• Source data:
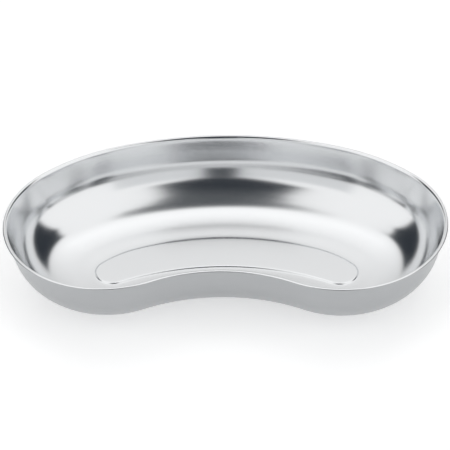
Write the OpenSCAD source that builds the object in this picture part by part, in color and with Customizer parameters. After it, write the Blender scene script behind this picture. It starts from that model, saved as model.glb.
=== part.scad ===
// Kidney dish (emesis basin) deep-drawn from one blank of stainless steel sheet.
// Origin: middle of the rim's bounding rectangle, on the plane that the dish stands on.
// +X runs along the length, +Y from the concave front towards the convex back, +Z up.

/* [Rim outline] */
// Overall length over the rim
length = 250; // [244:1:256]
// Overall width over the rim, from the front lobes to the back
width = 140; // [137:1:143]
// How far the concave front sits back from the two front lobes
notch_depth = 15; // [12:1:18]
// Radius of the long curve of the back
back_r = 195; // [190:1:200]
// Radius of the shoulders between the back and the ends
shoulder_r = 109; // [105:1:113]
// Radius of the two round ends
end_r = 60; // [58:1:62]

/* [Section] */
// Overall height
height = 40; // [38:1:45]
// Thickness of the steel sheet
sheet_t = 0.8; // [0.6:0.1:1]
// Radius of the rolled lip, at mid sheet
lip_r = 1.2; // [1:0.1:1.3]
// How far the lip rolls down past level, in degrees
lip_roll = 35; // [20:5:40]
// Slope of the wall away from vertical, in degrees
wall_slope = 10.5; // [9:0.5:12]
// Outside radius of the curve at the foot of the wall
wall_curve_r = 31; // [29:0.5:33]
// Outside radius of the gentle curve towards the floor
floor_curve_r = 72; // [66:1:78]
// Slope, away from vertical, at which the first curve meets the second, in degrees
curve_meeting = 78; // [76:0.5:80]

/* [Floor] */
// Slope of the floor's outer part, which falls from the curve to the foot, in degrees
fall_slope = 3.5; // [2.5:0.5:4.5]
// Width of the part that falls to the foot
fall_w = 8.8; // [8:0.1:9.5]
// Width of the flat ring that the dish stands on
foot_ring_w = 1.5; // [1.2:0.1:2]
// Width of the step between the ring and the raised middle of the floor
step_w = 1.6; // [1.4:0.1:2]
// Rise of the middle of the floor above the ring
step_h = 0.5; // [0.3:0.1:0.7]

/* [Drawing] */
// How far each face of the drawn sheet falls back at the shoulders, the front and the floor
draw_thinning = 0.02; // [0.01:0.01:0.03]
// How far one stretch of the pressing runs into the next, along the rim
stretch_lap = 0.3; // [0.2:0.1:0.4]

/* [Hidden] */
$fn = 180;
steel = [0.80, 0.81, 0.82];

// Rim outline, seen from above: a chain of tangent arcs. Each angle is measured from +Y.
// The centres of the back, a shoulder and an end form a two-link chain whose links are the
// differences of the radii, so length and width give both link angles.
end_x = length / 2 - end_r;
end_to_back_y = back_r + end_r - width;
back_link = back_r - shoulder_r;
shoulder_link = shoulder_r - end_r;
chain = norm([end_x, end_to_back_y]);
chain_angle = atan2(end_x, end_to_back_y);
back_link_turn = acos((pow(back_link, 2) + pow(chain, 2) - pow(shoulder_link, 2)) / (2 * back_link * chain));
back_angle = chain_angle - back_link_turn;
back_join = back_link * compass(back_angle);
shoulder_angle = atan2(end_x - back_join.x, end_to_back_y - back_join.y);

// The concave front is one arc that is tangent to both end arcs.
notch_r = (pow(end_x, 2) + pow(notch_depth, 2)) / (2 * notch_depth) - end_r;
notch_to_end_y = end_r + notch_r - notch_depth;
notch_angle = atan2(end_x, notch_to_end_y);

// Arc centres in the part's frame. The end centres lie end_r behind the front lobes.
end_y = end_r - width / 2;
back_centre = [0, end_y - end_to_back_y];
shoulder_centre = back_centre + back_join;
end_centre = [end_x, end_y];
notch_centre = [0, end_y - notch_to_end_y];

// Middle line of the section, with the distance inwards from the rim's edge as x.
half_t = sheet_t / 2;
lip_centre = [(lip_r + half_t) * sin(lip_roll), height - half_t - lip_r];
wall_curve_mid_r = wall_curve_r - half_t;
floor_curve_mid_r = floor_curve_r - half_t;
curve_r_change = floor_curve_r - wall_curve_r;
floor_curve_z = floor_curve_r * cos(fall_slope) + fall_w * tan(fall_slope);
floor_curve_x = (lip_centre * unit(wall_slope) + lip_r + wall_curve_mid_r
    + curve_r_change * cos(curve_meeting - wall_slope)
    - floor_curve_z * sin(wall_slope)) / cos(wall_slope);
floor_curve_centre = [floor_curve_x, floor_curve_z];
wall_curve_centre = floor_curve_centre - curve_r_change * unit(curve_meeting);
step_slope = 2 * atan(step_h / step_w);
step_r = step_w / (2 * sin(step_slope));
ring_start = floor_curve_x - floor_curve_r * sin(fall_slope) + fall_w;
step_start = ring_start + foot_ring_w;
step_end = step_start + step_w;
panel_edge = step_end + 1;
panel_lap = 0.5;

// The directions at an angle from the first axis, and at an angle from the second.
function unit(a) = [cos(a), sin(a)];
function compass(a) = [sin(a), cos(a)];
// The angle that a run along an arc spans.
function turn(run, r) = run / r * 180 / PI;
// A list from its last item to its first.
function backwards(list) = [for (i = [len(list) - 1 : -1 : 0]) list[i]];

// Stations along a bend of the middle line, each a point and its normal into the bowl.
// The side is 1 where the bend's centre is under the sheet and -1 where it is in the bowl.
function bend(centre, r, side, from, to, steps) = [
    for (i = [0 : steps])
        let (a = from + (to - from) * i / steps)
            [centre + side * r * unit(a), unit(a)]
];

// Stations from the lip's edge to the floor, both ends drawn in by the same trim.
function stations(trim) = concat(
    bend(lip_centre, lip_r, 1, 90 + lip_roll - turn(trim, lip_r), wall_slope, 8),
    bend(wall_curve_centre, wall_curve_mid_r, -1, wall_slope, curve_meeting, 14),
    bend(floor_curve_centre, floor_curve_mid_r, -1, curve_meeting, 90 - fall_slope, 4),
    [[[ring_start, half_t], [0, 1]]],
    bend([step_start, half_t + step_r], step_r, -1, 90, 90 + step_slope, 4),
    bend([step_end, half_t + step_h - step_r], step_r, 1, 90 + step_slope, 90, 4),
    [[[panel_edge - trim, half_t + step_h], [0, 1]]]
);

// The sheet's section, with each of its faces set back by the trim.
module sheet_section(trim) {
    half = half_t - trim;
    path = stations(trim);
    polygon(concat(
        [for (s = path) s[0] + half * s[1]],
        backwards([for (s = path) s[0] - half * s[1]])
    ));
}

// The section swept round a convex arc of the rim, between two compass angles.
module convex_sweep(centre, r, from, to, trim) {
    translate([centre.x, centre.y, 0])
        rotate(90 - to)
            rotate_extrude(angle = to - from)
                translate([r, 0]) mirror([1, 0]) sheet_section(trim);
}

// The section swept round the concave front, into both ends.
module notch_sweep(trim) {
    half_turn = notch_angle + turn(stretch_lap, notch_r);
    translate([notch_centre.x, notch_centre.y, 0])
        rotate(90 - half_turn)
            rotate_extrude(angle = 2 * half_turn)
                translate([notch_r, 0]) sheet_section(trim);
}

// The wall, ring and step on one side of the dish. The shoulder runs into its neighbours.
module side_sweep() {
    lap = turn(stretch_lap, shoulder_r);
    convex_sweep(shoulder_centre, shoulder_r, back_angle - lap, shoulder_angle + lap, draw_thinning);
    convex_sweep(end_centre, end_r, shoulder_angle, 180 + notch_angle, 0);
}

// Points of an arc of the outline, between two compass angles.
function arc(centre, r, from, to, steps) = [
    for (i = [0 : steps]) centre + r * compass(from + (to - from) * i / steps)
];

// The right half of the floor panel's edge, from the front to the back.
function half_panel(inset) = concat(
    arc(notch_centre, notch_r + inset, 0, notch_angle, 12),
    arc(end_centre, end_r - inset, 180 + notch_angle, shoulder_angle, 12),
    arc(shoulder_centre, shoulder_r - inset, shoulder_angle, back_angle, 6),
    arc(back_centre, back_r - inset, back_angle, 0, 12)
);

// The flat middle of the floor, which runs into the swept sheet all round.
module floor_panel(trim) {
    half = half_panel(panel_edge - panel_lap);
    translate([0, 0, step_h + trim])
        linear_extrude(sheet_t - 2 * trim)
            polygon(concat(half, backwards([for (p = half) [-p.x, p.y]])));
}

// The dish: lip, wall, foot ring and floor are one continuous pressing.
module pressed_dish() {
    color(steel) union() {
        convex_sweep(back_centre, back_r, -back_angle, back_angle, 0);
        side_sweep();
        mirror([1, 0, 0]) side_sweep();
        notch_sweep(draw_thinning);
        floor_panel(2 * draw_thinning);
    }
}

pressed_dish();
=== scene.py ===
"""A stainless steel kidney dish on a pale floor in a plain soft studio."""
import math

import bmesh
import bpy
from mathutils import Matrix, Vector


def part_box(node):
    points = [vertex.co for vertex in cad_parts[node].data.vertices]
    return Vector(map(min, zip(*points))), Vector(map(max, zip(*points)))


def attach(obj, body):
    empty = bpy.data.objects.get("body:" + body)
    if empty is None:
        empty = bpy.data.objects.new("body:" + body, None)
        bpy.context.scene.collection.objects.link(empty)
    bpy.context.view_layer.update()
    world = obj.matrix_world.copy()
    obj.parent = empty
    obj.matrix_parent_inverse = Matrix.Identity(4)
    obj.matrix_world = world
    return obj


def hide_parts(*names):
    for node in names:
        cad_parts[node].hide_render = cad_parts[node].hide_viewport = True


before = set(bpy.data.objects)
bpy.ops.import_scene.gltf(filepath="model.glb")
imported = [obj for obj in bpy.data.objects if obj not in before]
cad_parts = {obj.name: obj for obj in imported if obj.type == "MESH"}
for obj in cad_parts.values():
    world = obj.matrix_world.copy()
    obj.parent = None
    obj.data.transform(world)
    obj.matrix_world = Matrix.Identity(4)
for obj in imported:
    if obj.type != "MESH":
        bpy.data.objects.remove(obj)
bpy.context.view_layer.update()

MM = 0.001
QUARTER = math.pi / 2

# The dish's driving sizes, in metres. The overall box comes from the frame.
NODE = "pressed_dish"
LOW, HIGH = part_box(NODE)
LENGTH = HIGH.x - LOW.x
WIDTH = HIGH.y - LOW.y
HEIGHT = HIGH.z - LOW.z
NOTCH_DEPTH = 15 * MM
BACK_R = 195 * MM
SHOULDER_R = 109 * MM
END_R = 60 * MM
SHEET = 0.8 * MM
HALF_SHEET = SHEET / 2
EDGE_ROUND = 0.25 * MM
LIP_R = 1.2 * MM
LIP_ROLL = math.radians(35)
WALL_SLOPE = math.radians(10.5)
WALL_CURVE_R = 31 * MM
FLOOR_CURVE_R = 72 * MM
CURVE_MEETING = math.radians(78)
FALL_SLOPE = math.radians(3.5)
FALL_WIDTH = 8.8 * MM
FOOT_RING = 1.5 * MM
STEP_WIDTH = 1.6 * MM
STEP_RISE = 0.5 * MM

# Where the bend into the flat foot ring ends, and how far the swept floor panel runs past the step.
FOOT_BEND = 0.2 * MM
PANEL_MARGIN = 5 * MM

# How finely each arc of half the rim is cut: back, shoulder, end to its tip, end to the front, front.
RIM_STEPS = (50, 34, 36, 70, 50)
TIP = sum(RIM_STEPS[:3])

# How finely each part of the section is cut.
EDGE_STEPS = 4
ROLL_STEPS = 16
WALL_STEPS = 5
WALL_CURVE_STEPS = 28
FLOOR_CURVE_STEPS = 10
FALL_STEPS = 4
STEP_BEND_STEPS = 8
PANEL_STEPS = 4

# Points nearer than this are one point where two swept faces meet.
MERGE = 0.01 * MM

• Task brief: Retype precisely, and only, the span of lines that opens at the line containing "one continuous pressing." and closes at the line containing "obj.matrix_parent_inverse = Matrix.Identity(4)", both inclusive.

• Output for this task:
// The dish: lip, wall, foot ring and floor are one continuous pressing.
module pressed_dish() {
    color(steel) union() {
        convex_sweep(back_centre, back_r, -back_angle, back_angle, 0);
        side_sweep();
        mirror([1, 0, 0]) side_sweep();
        notch_sweep(draw_thinning);
        floor_panel(2 * draw_thinning);
    }
}

pressed_dish();
=== scene.py ===
"""A stainless steel kidney dish on a pale floor in a plain soft studio."""
import math

import bmesh
import bpy
from mathutils import Matrix, Vector


def part_box(node):
    points = [vertex.co for vertex in cad_parts[node].data.vertices]
    return Vector(map(min, zip(*points))), Vector(map(max, zip(*points)))


def attach(obj, body):
    empty = bpy.data.objects.get("body:" + body)
    if empty is None:
        empty = bpy.data.objects.new("body:" + body, None)
        bpy.context.scene.collection.objects.link(empty)
    bpy.context.view_layer.update()
    world = obj.matrix_world.copy()
    obj.parent = empty
    obj.matrix_parent_inverse = Matrix.Identity(4)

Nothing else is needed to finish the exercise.